И поскольку планирующей инстанции придется все время роптать вопросы 'по существу дела', не опираясь ни на какие определенные моральные установления, решения эти надо будет постоянно обосновывать или по крайней мере каким–то образом убеждать людей, что они правильны. И хотя тот, кто принимает решения, может руководствоваться при этом всего лишь собственными предрассудками, какой–то общий принцип здесь все же должен быть публично заявлен, ибо люди должны не просто пассивно подчиняться проводимой политике, а активно ее поддерживать. Таким образом, деятельность индивидов, осуществляющих планирование, направляется за неимением ничего лучшего их субъективными предпочтениями, которым, однако, надо придать убедительную, рациональную форму, способную привлечь как можно больше людей. Для этой цели формулируются суждения, связывающие между собой определенные факты, то есть создаются специальные теории, которые становятся затем составной частью идеологической доктрины.

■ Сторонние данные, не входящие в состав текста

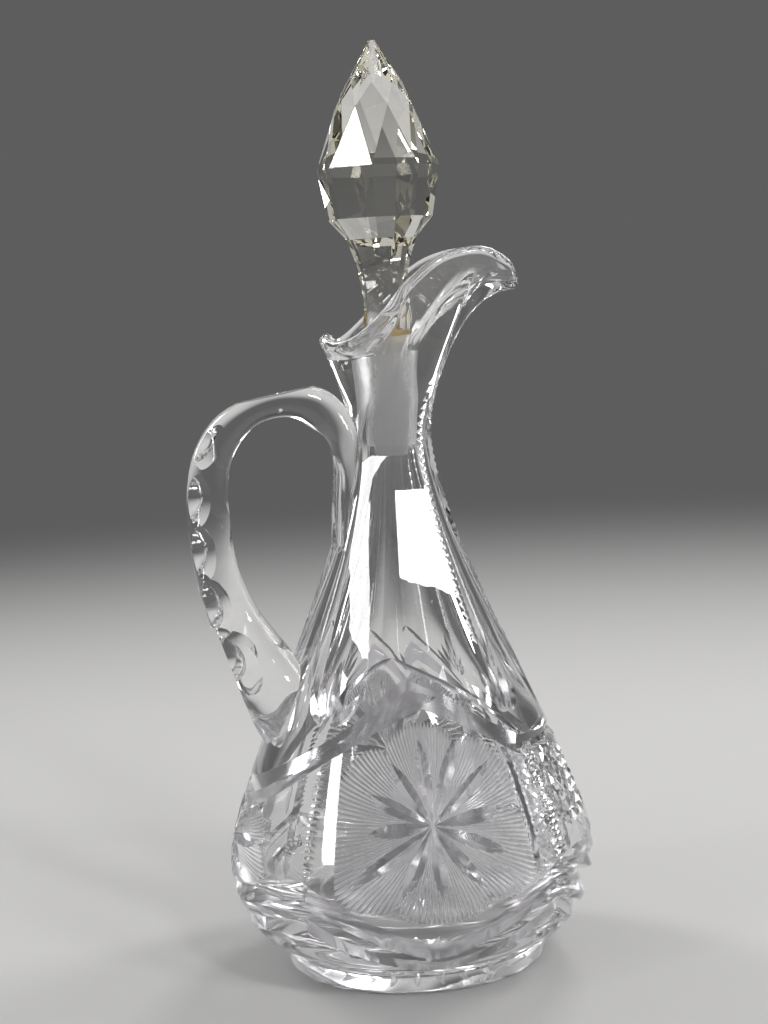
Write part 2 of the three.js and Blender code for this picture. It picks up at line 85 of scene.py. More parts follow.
# Pouring lip: half of the rim from the spout's tip to the back, as forward reach, half width, rise
RIM_POINTS = [
    (33.4, 0, 37.2),
    (31.4, 4.8, 42.2),
    (24.5, 8.5, 45.6),
    (14, 11.3, 44),
    (5, 13.4, 38),
    (-2, 14.2, 30.4),
    (-9, 12.2, 24.6),
    (-13.5, 7.2, 23.2),
    (-15.6, 0, 24.9),
]
RIM_THICKNESS = 3.2
RIM_SWELL, RIM_SWELL_SHARE = 0.16, 0.07  # extra thickness of the lobe at the back
LIP_LIFT = 0.18
LIP_PULL = 0.35
LIP_FLARE = 0.45
LIP_RISE = 0.9
SPOUT_SHARE = 0.09

# Plug and bore
PLUG_TOP_RADIUS = 7.0
PLUG_BOTTOM_RADIUS = 5.0
PLUG_LENGTH = 27.9
PLUG_CHAMFER = 4.0
PLUG_END = [(1.2, 4.0), (0.2, 0.6)]  # distance in from the plug's end radius, and below its taper
PLUG_BOTTOM_Z = stopper_low.z + PLUG_CHAMFER
PLUG_TOP_Z = PLUG_BOTTOM_Z + PLUG_LENGTH
BORE_TOP_Z = PLUG_TOP_Z - 4.6
BORE_BOTTOM_Z = PLUG_BOTTOM_Z - 1.2
SEAT_CLEARANCE = 0.3
GROUND_BORE_RADIUS = PLUG_TOP_RADIUS + 1  # the ground part of the bore lies inside this
GROUND_PLUG_TOP_Z = PLUG_TOP_Z - 0.1

# Stopper's head
TIP_Z = stopper_high.z
GIRDLE_Z = PLUG_TOP_Z + 42.2
GIRDLE_RADIUS = 15.9
STOPPER_SIDES = 8
STOPPER_STEP = 360 / STOPPER_SIDES
STOPPER_TURN = -12.0
POINT_RADIUS = 10.7
POINT_RISE = 15.0
CULET_RADIUS = 13.5
CULET_DROP = 12.8
COLLAR_RADIUS = 9.0
COLLAR_DROP = 18.0
STEM_RADIUS = 5.4
STEM_DROP = 34.8
STEM_BEND = (0.62, 0.42)  # share of the narrowing and of the drop where the stem bends
STEM_FOOT = (0.6, 1.5)  # how much wider it ends, and how far above the plug
TIP_FLAT = 0.9

# Handle: distance from the axis, height, half thickness, half width along its middle
HANDLE_STATIONS = [
    (14.6, 113.0, 2.3, 7.2),
    (13.7, 123.0, 2.7, 8.0),
    (12.3, 132.0, 3.3, 7.2),
    (13.4, 140.6, 4.2, 6.2),
    (18.6, 146.9, 5.2, 5.6),
    (26.4, 149.2, 4.0, 5.7),
    (35.0, 147.6, 3.6, 5.7),
    (42.2, 143.0, 4.5, 5.7),
    (46.8, 135.8, 5.0, 5.7),
    (48.6, 127.0, 5.4, 5.7),
    (48.6, 118.0, 5.5, 5.7),
    (47.9, 109.0, 5.6, 5.8),
    (46.0, 100.5, 6.0, 6.1),
    (43.2, 92.5, 6.7, 7.0),
    (39.4, 84.2, 8.2, 9.2),
    (35.2, 76.2, 9.2, 11.6),
    (31.2, 68.0, 9.4, 12.2),
    (28.8, 61.6, 8.6, 10.2),
]
HANDLE_SQUARENESS = 2.6
HANDLE_CORE_INSET = 2.6  # the handle is carried this far into the body's wall, where it is fused
TAIL_LENGTH, TAIL_CLOSING = 2, 0.98  # of the end that lies on the neck and tapers off downward
THUMBPRINTS = (0.452, 0.54, 0.627, 0.713, 0.8)
THUMBPRINT_LEAN = 64.0  # from straight out towards the side
THUMBPRINT_DEPTH = 1.35
THUMBPRINT_AXES = (9.0, 16.0, 14.0)  # half axes: out of the handle, across it and along it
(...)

Этот процесс создания 'мифа', оправдывающего действия властей, не обязательно является сознательным. Лидер тоталитарного общества может руководствоваться просто инстинктивной ненавистью к существующему порядку вещей и желанием создать новый иерархический порядок, соответствующий его представлениям о справедливости. Он может, к примеру, просто не любить евреев, которые выглядят такими преуспевающими в мире, где для него самого не нашлось подходящего места, и, с другой стороны, восхищаться стройными белокурыми людьми, так напоминающими благородных героев романов, читанных им в юные годы. Поэтому он охотно принимает теории, подводящие рациональную базу под предрассудки, в которых он, впрочем, не одинок. Так псевдонаучная теория становится частью официальной идеологии, направляющей в той или иной мере действия многих и многих людей. Или не менее распространенная неприязнь к индустриальной цивилизации и романтизация сельской жизни, подкрепленная суждениями (по– видимому, ошибочными), что деревня рождает лучших воинов, дает пищу для еще одного мифа — 'Blut und Boden' ('кровь и земля'), содержащего не только указания па высшие ценности, но и целый ряд причинно– следственных утверждений, которые нельзя подвергнуть сомнению, ибо они относятся к области идеалов, направляющих жизнь всего общества.
Необходимость создания таких официальных доктрин, являющихся инструментом воздействия на жизнь целого общества и всех его членов, была обоснована многими теоретиками тоталитаризма. 'Благородная ложь' Платона или 'мифы' Сореля призваны служить тем же целям, что и расовая теория нацистов или теория корпоративного государства Муссолини. Они являются прежде всего особой формой теоретической интерпретации фактов, оправдывающей априорные мнения или предрассудки.